Both of Fern’s parents, Olivier and Lily, are world-famous botanists. In fact, Lily’s uncanny ability to help nearly extinct species keeps her constantly on the go to exotic locations. But Fern isn’t happy always playing second fiddle to plants. For many years she has wanted nothing to do with nature and the outdoors.

That’s especially true once her parents move to the fictional town of Nedlaw (a play on Walden?), Oregon, where Fern feels out of place among the more glamorous students with cosmopolitan working mothers at her school. She’s downright embarrassed by her mother’s clothes, and the fact that her hair always seems to be a bit wild. So when Lily leaves on another trip to help another plant, Fern doesn’t even say goodbye—something she regrets when Lily disappears and is presumed dead.

Soon, though, Fern discovers that she shares a gift her mother passed down to her. Plants can talk to her, and she can talk back. She finds out that her mother is alive, being held captive in a cave somewhere far away by an evil man who wants to manipulate her gift. How will Fern find her, especially when her father has her committed to an institution after he sees her conversing with a willow tree? And how can she make anyone understand her certainty that her mother is still alive, when she can’t tell anyone about her ability to communicate with plants without losing her gift?

Fern Verdant and the Silver Rose by Diana Leszczynski recounts Fern’s adventures as she seeks to save her mother and nurture her blossoming gift. Her travels find her in the clutches of a deranged psychiatrist who hates children, and on a boat at sea with a group of orphans. During her search she is both hastened and hindered from reaching her destination by members of the plant world. Along for the ride is a single petal from the silver rose Fern’s mother was helping when she was kidnapped.

There’s a strong message of respecting nature and all it has to offer, and the book won the 2009 Green Earth Book Award Honor. To be certain, there are many “green” messages, but Fern Verdant doesn’t feel at all preachy as it shows Fern learning how to use her talent for good.

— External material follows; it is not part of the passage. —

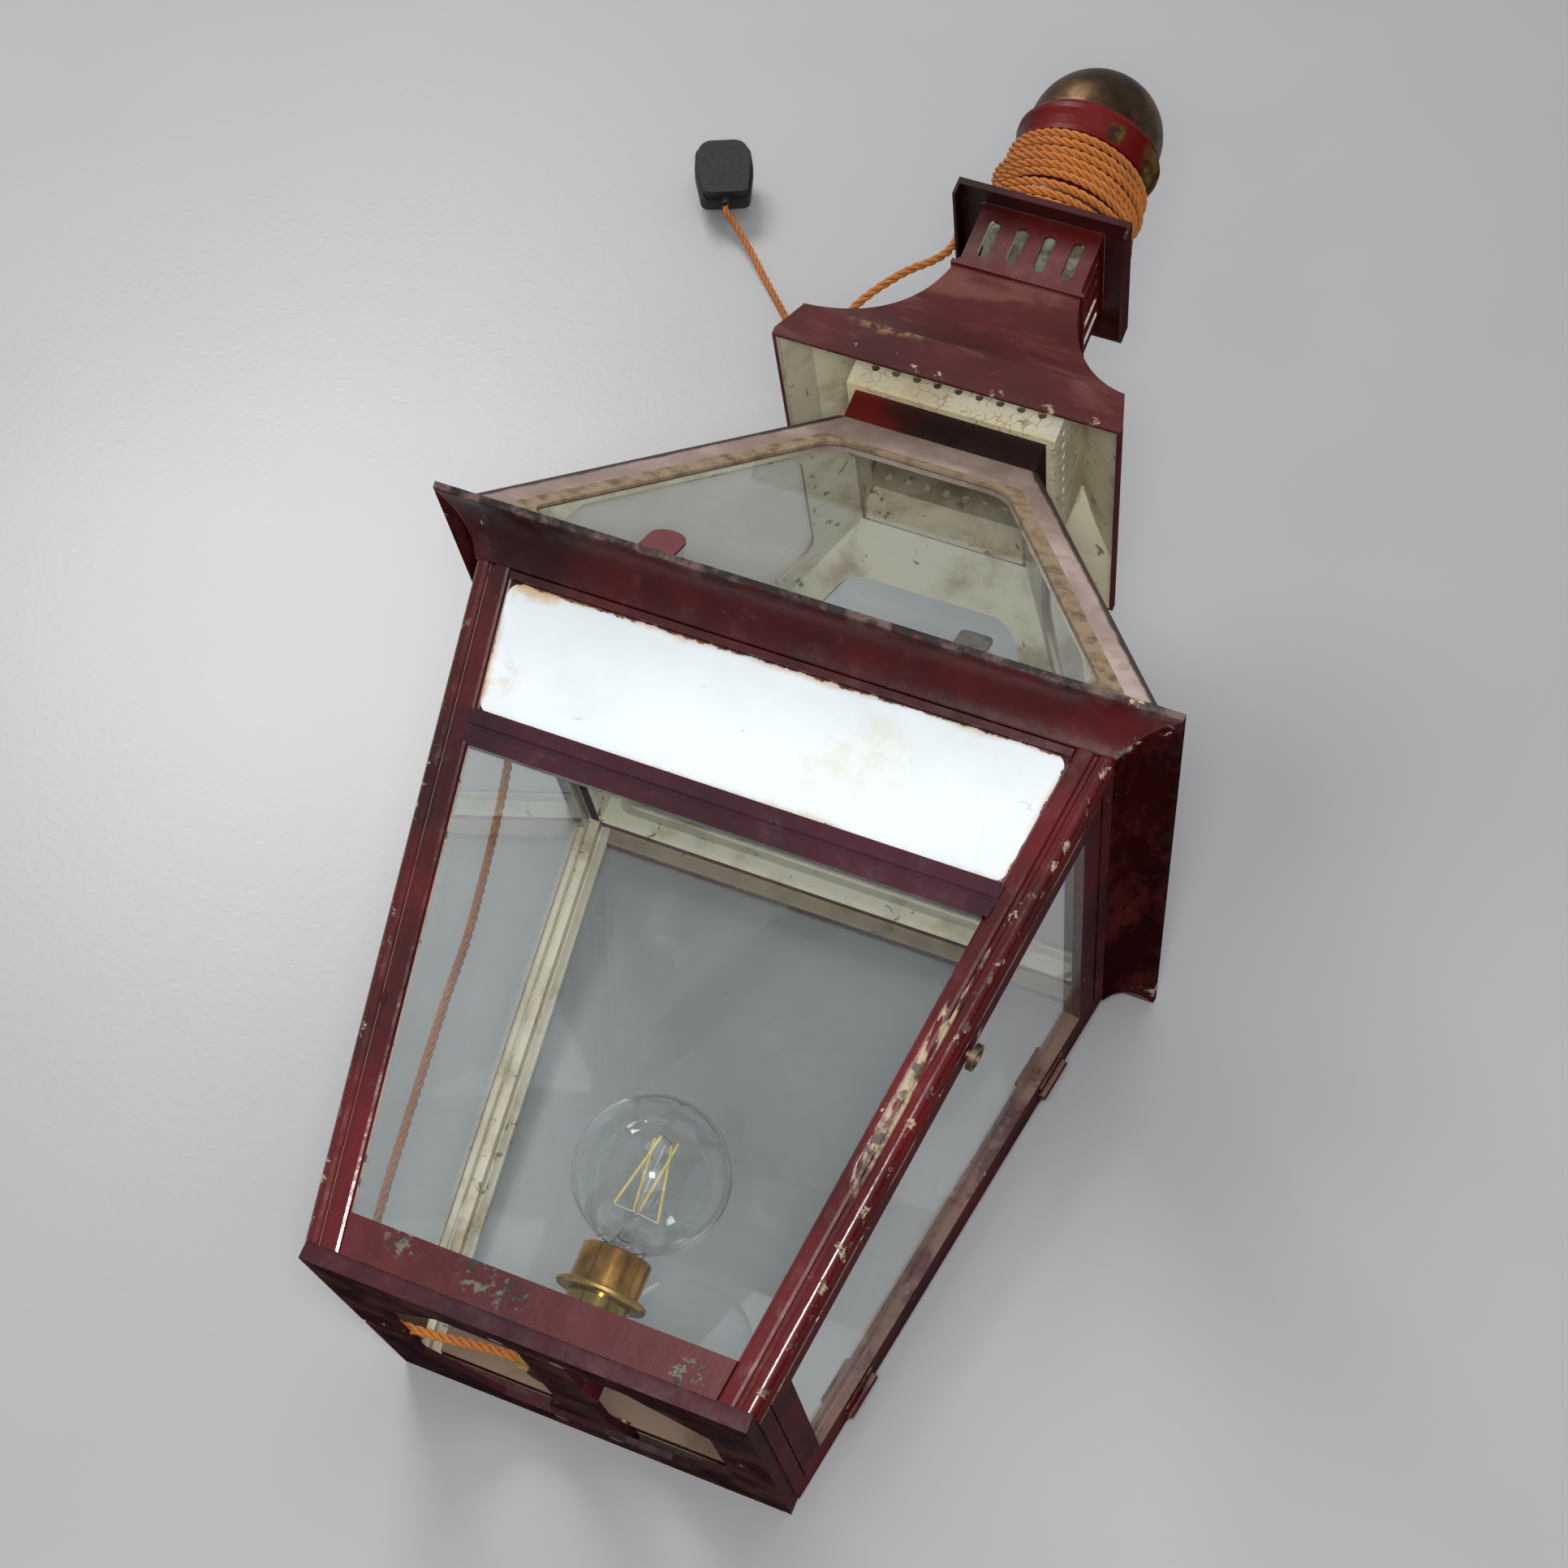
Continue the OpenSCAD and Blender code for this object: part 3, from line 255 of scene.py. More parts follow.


# Wear of single pieces, and the painted shade on the cornice's sides. Each takes the paint's
# colour and its mask of chips, and gives both back.

def long_chips(m, up, color, mask):
    """Long flakes down the post by the door."""
    x, _, z = m.split(up)
    half = m.math("MULTIPLY_ADD", z, SLOPE, BASE_HALF)
    d = m.math("SUBTRACT", half, x)
    near = m.math("MULTIPLY", m.step(d, 0.0085, 0.0105), m.step(d, 0.0180, 0.0155))
    high = m.math("MULTIPLY", m.step(z, 0.12, 0.15), m.step(z, 0.29, 0.26))
    flake = m.noise(60, 6, 0.62, vec=m.stretch(up, 1, 1, 0.14), distort=0.2)
    flake = m.math("MULTIPLY", m.step(flake, 0.515, 0.54), m.math("MULTIPLY", near, high))
    return color, m.math("MAXIMUM", mask, flake)


def dark_ledge(m, up, color, mask):
    """The cornice's thin upper edge is worn dark. Its sides are dull and painted dark as shade,
    streaked with dirt.
    """
    x, y, z = m.split(up)
    ragged = m.math("MULTIPLY_ADD", m.noise(60, 4), 0.004, z)
    top = m.step(ragged, CORNICE_Z - 0.0035, CORNICE_Z - 0.0015)
    rim = m.mix(m.step(m.noise(45, 6, 0.7), 0.45, 0.62), srgb(38, 31, 30), srgb(104, 84, 78))
    color = m.mix(top, color, rim)
    past = m.math("SUBTRACT", m.math("ABSOLUTE", x), m.math("ABSOLUTE", y))
    side = m.step(past, -0.001, 0.003)
    m.dull = side
    # Painted shade: the side faces are darkened to these near-black maroons, and the noise
    # streaks them.
    dirt = m.noise(30, 6, 0.7, vec=m.stretch(up, 1, 0.35, 1))
    wear_and_side_shade = m.mix(m.step(dirt, 0.46, 0.62), srgb(32, 11, 11), srgb(74, 30, 28))
    return m.mix(m.math("MULTIPLY", side, 0.85), color, wear_and_side_shade), mask


def rail_chips(m, up, color, mask):
    """Grey-green bare flecks along the front rail."""
    fleck = m.step(m.noise(210, 5, 0.7), 0.50, 0.54)
    for x, z, size in ((-0.0775, 0.0285, 0.014), (-0.034, 0.0255, 0.014),
                       (-0.014, 0.0225, 0.013), (0.092, 0.0165, 0.011)):
        group = m.spot(up, x, -0.134, z, size, 0.45, 60)
        mask = m.math("MAXIMUM", mask, m.math("MULTIPLY", fleck, group))
    return color, mask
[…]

You’ll be happy to accompany Lily on her quest to find her mother, be reunited with her father, help the orphans and save the silver rose. While girls aged 9 to 12 will enjoy Fern’s adventures, their mothers can also appreciate how Leszczynski pokes fun at many aspects of the adult world, including psychiatrists, psychiatric facilities, lifeguards, spy agencies and scientists who may be too smart for their own good. Moms may also be able to prompt discussion of why teen girls often get embarrassed to be seen with their moms, and how moms and daughters can learn to appreciate the things that are important to each of them.